__Directive__. Give the number of lines in the listing below that include the word "each", with nothing more.

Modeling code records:
—————
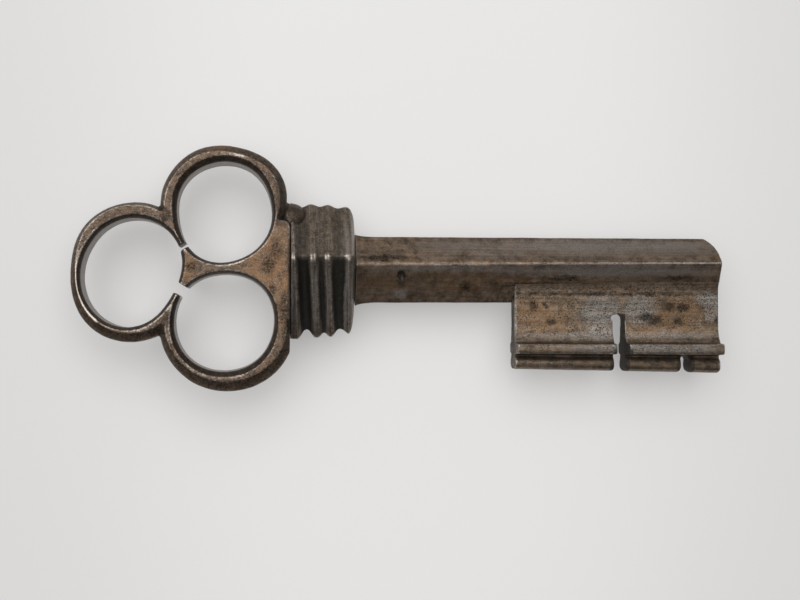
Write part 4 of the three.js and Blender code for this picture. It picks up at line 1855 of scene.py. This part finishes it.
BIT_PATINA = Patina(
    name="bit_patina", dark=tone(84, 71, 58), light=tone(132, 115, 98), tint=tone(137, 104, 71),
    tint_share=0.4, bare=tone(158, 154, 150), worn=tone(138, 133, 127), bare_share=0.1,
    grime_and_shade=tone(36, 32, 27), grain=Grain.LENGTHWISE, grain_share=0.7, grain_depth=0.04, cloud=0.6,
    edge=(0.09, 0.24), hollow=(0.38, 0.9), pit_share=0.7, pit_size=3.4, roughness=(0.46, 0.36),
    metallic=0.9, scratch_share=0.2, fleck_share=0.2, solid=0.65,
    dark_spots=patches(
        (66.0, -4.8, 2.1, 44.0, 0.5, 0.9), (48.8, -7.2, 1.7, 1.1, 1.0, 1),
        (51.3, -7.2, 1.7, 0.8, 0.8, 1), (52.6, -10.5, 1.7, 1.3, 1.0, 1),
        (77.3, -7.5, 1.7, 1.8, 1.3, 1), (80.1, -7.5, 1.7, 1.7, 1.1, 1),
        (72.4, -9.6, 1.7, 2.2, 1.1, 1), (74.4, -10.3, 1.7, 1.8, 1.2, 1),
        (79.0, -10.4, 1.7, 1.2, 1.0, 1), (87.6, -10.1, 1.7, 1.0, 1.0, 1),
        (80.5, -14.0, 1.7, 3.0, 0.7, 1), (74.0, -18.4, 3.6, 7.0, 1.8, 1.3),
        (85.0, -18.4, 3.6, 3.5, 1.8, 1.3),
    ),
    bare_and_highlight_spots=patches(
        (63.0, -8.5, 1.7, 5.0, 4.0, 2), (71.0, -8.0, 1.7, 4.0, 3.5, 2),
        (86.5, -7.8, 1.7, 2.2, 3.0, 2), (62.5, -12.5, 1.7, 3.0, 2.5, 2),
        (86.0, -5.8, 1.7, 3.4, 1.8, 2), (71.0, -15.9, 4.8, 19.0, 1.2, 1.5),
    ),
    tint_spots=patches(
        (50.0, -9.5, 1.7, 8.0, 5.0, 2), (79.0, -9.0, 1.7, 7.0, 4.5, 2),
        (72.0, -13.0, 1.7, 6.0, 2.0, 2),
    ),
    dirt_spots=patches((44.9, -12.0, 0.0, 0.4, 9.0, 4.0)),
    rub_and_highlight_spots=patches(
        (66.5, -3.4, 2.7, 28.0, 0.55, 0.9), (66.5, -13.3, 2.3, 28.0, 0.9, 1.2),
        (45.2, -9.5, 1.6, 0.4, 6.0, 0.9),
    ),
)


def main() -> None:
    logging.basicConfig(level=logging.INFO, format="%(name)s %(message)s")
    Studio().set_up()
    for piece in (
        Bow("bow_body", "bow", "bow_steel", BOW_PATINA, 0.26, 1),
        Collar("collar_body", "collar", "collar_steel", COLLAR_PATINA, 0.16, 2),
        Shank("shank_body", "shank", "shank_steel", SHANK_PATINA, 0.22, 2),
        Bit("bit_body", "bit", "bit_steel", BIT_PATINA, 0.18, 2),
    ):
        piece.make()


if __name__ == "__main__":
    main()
—————
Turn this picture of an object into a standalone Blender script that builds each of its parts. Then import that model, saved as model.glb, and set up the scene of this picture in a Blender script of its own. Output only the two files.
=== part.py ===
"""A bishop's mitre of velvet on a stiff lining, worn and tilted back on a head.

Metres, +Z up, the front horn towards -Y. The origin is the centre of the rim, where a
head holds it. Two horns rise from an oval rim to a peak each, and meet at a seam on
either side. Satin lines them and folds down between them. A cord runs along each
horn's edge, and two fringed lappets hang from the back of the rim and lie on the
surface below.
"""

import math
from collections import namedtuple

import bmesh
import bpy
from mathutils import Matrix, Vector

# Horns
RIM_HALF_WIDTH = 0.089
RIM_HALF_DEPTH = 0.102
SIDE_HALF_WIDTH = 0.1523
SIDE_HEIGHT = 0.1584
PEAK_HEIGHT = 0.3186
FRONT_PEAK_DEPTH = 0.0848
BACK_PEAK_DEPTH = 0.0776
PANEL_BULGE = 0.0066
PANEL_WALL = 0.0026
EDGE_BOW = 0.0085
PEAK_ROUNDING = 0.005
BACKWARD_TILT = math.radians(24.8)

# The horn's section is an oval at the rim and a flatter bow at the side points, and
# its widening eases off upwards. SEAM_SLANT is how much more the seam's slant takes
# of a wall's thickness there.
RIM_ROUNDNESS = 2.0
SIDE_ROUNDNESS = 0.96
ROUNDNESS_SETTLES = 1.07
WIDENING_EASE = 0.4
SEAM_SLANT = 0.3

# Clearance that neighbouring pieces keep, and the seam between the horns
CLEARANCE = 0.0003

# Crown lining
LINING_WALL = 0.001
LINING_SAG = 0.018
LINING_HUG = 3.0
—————
__Response to the task__. 3